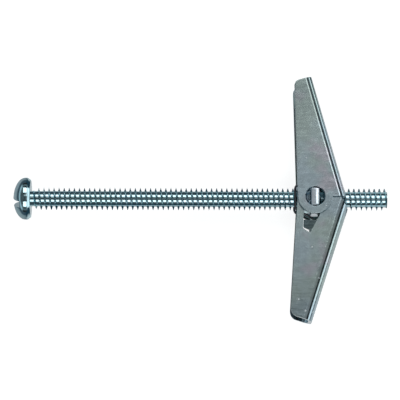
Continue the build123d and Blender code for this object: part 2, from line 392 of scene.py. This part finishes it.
class TOGGLE_OT_screw(bpy.types.Operator):
    """Make the slotted screw with its rolled thread in place of the plain one."""

    bl_idname = "toggle.screw"
    bl_label = "Machine Screw"

    def execute(self, context):
        sizes = context.scene.toggle_screw
        crown, crown_faces, rim_angles = head_crown(sizes)
        rim, rim_faces = head_rim(sizes, rim_angles)
        head = np.concatenate([crown, rim])
        head_faces = np.concatenate([crown_faces, rim_faces + len(crown)])
        thread, thread_faces = thread_surface(sizes)
        tip, tip_faces = disc(sizes.screw_length, sizes.tip_diameter / 2, THREAD_SIDES)
        foot, foot_faces = disc(-SHANK_OVERLAP, sizes.root_diameter / 2, THREAD_SIDES)
        quads = np.concatenate([head_faces, thread_faces + len(head)])
        triangles = np.concatenate([tip_faces, foot_faces + len(tip)]) + len(head) + len(thread)
        points = np.concatenate([head, thread, tip, foot])
        mesh = bpy.data.meshes.new("screw_slotted_threaded")
        mesh.from_pydata(points.tolist(), [], quads.tolist() + triangles.tolist())
        weld = bmesh.new()
        weld.from_mesh(mesh)
        bmesh.ops.remove_doubles(weld, verts=weld.verts, dist=WELD_DISTANCE)
        bmesh.ops.dissolve_degenerate(weld, edges=weld.edges, dist=WELD_DISTANCE)
        bmesh.ops.recalc_face_normals(weld, faces=weld.faces)
        weld.to_mesh(mesh)
        weld.free()
        screw = bpy.data.objects.new("screw_slotted_threaded", mesh)
        context.scene.collection.objects.link(screw)
        mesh.shade_smooth()
        mesh.set_sharp_from_angle(angle=SHARP_ANGLE)
        mesh.materials.append(screw_zinc(context.scene.toggle_finishes))
        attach(screw, "screw")
        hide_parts("machine_screw")
        return {"FINISHED"}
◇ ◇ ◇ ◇
Exercise requirements:
Your task is to repeat the data exactly; please include every line.

Finished exercise:
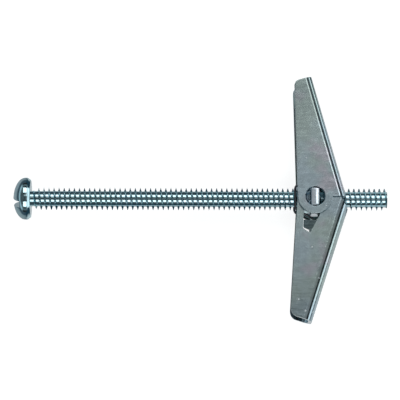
Continue the build123d and Blender code for this object: part 2, from line 392 of scene.py. This part finishes it.
class TOGGLE_OT_screw(bpy.types.Operator):
    """Make the slotted screw with its rolled thread in place of the plain one."""

    bl_idname = "toggle.screw"
    bl_label = "Machine Screw"

    def execute(self, context):
        sizes = context.scene.toggle_screw
        crown, crown_faces, rim_angles = head_crown(sizes)
        rim, rim_faces = head_rim(sizes, rim_angles)
        head = np.concatenate([crown, rim])
        head_faces = np.concatenate([crown_faces, rim_faces + len(crown)])
        thread, thread_faces = thread_surface(sizes)
        tip, tip_faces = disc(sizes.screw_length, sizes.tip_diameter / 2, THREAD_SIDES)
        foot, foot_faces = disc(-SHANK_OVERLAP, sizes.root_diameter / 2, THREAD_SIDES)
        quads = np.concatenate([head_faces, thread_faces + len(head)])
        triangles = np.concatenate([tip_faces, foot_faces + len(tip)]) + len(head) + len(thread)
        points = np.concatenate([head, thread, tip, foot])
        mesh = bpy.data.meshes.new("screw_slotted_threaded")
        mesh.from_pydata(points.tolist(), [], quads.tolist() + triangles.tolist())
        weld = bmesh.new()
        weld.from_mesh(mesh)
        bmesh.ops.remove_doubles(weld, verts=weld.verts, dist=WELD_DISTANCE)
        bmesh.ops.dissolve_degenerate(weld, edges=weld.edges, dist=WELD_DISTANCE)
        bmesh.ops.recalc_face_normals(weld, faces=weld.faces)
        weld.to_mesh(mesh)
        weld.free()
        screw = bpy.data.objects.new("screw_slotted_threaded", mesh)
        context.scene.collection.objects.link(screw)
        mesh.shade_smooth()
        mesh.set_sharp_from_angle(angle=SHARP_ANGLE)
        mesh.materials.append(screw_zinc(context.scene.toggle_finishes))
        attach(screw, "screw")
        hide_parts("machine_screw")
        return {"FINISHED"}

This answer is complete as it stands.